What were the positives after Albert Park?

We made clear improvements during the weekend. The team has shown it is ready to do whatever it takes. This is good because my philosophy to racing is the same and I will do whatever it takes as well. Now we can go through the data and improve step-by-step. It is a long season and we need to be positive because we saw one Renault-engined car finish on the podium after the race. So we know our engine can fight for the podium and now we need to work harder than the other teams. This gives us a lot of motivation going forward. Australia was obviously a very disappointing weekend, but if you look at the positives we did more laps than in the pre-season which is quite encouraging as we have more data which is very important for making progress. We had a very negative free practice but we did plenty of laps during the race which is very constructive for the team. It shows that we’ll keep pushing and the hard work will eventually pay off.

What about the car itself?

The E22 has a lot of potential and is feeling better to drive every time we go out. We’ve had a lot of initial issues with the car, but this has been the same up and down the pit lane. I’m impressed every time I look at the packaging of the car and I know that the work going on at Enstone and with Renault Sport F1 will make the E22 into a podium contender very soon indeed.
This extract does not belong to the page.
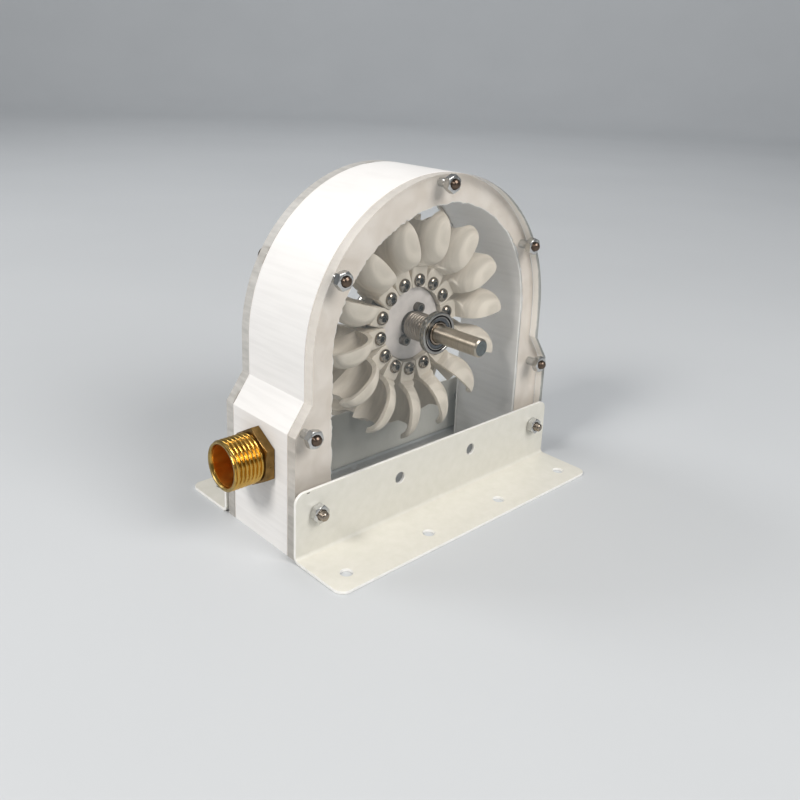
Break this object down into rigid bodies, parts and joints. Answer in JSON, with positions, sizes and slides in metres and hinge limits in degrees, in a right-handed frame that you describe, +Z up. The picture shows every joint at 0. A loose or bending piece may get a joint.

Nico Hulkenberg: Looking back on Melbourne, did the weekend unfold as you expected?

“I tried to be open-minded going into the race and in reality it was all quite straightforward. It almost felt like a normal race from last year with no major surprises. There were no concerns for us with the fuel management, which was helped by the extra parade lap and the early safety car, and we ran reliably during all the sessions, which is a big positive to take forward.”
 
Now that we’ve had a race weekend, how did you find the car to drive?
“Again it’s not too dissimilar to last year. It’s a bit slower because of the regulations and you feel the loss of downforce compared with 2013. Overtaking also seemed to be quite difficult, unless you are following a car that is really struggling. For example, you could see that Fernando [Alonso] couldn’t really make a move on me.”
 
Were the tyres a bigger factor than you expected in Australia?
“We had issues with front left graining in the race, which we didn’t have all weekend. I think it was due to the cooler temperatures and it cost quite a bit of performance in the first two stints on the soft tyre. On the medium it was pretty good.”
 
Based on what you learned in Melbourne, what kind of championship can we expect this year?
“This year we’ll see bigger jumps and changes in the pecking order during the season. There are still some teams that need to sort out their issues and they will probably become stronger. All teams, including us, will have room for improvement and development is going to be very fast.”
 
What can we expect in Malaysia this weekend?
“Malaysia is going to be a tough challenge with totally different track characteristics and higher temperatures, which always leads to higher tyre degradation. It should be a good test of the new cars because it’s much more open than Melbourne with a nice variation of high and low-speed corners, plus two long straights.” 
Sergio Perez: You were unlucky in Melbourne with a first lap puncture. How would you sum things up?
“It was really a shame. We had a good start and a great first few corners, and we were up to tenth place. Then Gutierrez locked his rears and came from nowhere. I actually saw him in my mirrors, but I was already turning into the corner. Once he hit me I was just a passenger; there was not much I could do, I got a puncture and had to pit.”
 
How did your race unfold after that?
“The safety car helped us and we managed to recover some positions. But the main issue of my race was the time spent behind Adrian [Sutil], which cost me a lot. I think the pace was definitely in the car to score more points, but when you have to fight from the back it puts you in a difficult position.”
 
How would you assess the overall competitiveness of the VJM07?
“I think as a team we are moving in the right direction and there were lots of positives to take away from Australia. It was the first race and we, as everyone else on the grid, are still learning a lot about the new car. We have seen some encouraging signs and collected a lot of data that can be put to use for the next few races, starting in Sepang.”
 
What are your expectations for this coming weekend?
“I believe Malaysia can be a very good race for us. Let’s see how we can perform there. I think Melbourne was a more difficult one for us and with a hotter track and more rear tyre degradation for everyone we can be stronger. I’m counting the days to Malaysia to recover what we couldn’t achieve in Australia. I have good memories of this track and I want to build on my previous results there.”
Rio Haryanto quickest on Day 2

F1Weekly podcast # 651


Rio Haryanto quickest on Day 2

Clark and Nasir go over the Australian Grand Prix and both reveal their lack of enthusiasm for the new 2014 F1 cars. And here are the results of day 2 of GP2 testing in Bahrain…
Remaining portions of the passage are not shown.